- **DATASET ENTRIES**

┄┄┄┄┄┄┄┄┄┄┄┄┄┄┄┄┄┄┄┄

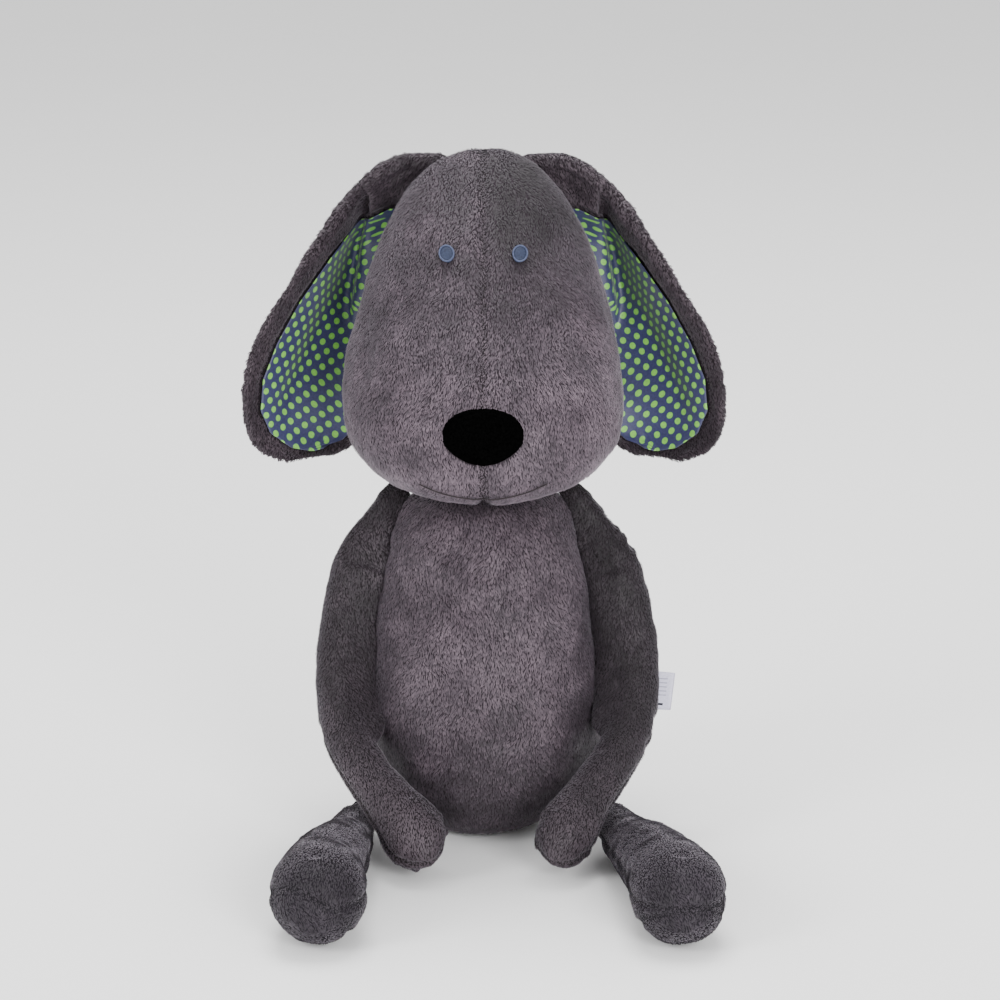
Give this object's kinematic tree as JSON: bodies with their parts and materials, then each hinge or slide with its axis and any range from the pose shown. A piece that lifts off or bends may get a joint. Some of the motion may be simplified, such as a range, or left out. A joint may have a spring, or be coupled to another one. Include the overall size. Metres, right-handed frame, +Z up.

┄┄┄┄┄┄┄┄┄┄┄┄┄┄┄┄┄┄┄┄

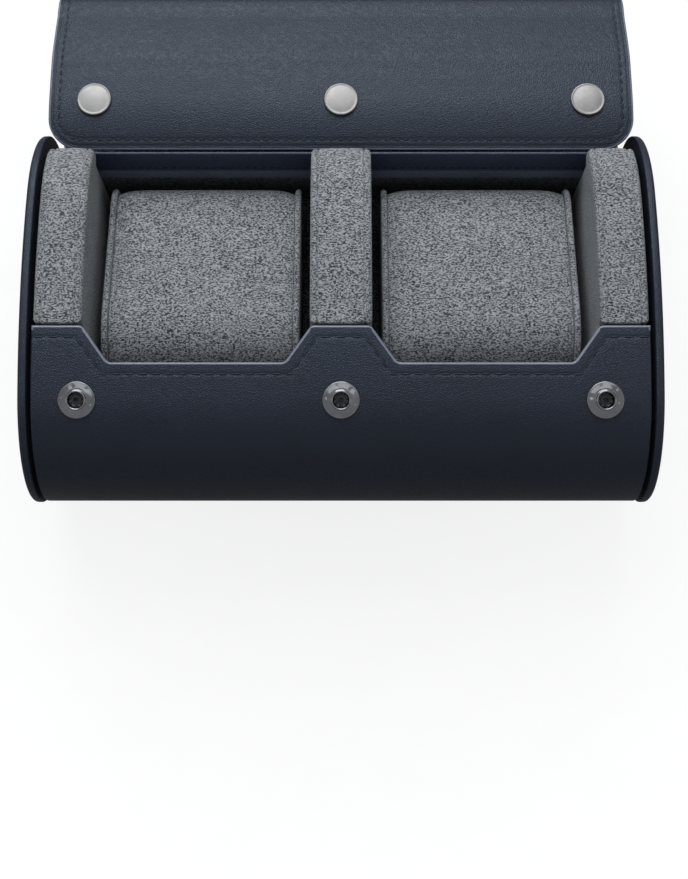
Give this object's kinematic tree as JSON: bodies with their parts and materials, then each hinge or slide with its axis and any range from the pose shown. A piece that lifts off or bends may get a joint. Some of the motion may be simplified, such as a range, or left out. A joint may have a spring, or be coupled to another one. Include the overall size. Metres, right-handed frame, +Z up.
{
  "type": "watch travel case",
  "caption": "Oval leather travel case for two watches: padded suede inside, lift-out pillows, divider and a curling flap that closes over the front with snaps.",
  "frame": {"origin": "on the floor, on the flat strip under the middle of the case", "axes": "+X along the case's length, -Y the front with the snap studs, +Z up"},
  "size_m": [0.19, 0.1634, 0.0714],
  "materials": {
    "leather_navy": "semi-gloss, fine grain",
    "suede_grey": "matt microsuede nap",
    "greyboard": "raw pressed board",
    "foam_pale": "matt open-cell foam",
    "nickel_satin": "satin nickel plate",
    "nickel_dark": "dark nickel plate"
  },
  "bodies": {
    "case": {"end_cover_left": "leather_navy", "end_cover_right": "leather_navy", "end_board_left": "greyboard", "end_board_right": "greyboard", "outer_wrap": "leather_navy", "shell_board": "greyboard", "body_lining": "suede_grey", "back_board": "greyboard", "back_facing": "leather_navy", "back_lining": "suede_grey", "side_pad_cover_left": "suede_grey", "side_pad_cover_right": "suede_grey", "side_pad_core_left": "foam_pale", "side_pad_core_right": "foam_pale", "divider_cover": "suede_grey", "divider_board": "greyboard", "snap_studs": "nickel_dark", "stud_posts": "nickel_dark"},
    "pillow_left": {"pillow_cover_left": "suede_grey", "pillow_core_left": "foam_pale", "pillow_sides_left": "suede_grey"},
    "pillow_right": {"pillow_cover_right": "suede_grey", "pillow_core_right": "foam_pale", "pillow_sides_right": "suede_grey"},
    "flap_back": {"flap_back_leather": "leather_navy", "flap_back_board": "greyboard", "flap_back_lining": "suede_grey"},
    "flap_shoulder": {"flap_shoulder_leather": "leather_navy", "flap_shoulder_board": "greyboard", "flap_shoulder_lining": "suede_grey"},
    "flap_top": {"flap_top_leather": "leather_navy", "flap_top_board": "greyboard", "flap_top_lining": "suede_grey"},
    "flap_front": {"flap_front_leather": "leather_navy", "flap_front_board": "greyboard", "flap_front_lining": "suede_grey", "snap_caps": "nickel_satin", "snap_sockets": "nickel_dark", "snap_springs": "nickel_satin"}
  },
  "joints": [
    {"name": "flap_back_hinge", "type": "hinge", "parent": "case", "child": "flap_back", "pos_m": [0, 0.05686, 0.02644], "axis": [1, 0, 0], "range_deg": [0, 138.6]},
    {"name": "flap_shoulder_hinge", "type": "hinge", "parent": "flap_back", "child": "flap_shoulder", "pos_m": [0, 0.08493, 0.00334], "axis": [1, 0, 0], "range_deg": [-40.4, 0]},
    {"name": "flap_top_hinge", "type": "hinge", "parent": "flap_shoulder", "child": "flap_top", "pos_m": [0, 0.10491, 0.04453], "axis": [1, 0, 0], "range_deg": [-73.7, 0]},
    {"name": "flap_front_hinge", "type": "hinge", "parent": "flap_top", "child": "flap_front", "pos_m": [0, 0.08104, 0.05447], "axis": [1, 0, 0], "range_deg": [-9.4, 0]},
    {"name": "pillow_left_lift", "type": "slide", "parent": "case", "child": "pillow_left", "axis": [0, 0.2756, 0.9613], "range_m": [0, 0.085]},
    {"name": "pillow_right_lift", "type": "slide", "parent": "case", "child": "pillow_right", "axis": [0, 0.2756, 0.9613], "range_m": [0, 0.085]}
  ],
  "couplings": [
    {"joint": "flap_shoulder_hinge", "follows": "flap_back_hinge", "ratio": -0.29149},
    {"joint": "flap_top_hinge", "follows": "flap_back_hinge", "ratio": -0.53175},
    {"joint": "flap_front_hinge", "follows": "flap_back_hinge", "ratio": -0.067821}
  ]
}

┄┄┄┄┄┄┄┄┄┄┄┄┄┄┄┄┄┄┄┄

- **DIRECTIONS FOR THIS TASK**
Locate each line with the word "axis" and copy it.

- **WORKED ANSWER**
Give this object's kinematic tree as JSON: bodies with their parts and materials, then each hinge or slide with its axis and any range from the pose shown. A piece that lifts off or bends may get a joint. Some of the motion may be simplified, such as a range, or left out. A joint may have a spring, or be coupled to another one. Include the overall size. Metres, right-handed frame, +Z up.
Give this object's kinematic tree as JSON: bodies with their parts and materials, then each hinge or slide with its axis and any range from the pose shown. A piece that lifts off or bends may get a joint. Some of the motion may be simplified, such as a range, or left out. A joint may have a spring, or be coupled to another one. Include the overall size. Metres, right-handed frame, +Z up.
    {"name": "flap_back_hinge", "type": "hinge", "parent": "case", "child": "flap_back", "pos_m": [0, 0.05686, 0.02644], "axis": [1, 0, 0], "range_deg": [0, 138.6]},
    {"name": "flap_shoulder_hinge", "type": "hinge", "parent": "flap_back", "child": "flap_shoulder", "pos_m": [0, 0.08493, 0.00334], "axis": [1, 0, 0], "range_deg": [-40.4, 0]},
    {"name": "flap_top_hinge", "type": "hinge", "parent": "flap_shoulder", "child": "flap_top", "pos_m": [0, 0.10491, 0.04453], "axis": [1, 0, 0], "range_deg": [-73.7, 0]},
    {"name": "flap_front_hinge", "type": "hinge", "parent": "flap_top", "child": "flap_front", "pos_m": [0, 0.08104, 0.05447], "axis": [1, 0, 0], "range_deg": [-9.4, 0]},
    {"name": "pillow_left_lift", "type": "slide", "parent": "case", "child": "pillow_left", "axis": [0, 0.2756, 0.9613], "range_m": [0, 0.085]},
    {"name": "pillow_right_lift", "type": "slide", "parent": "case", "child": "pillow_right", "axis": [0, 0.2756, 0.9613], "range_m": [0, 0.085]}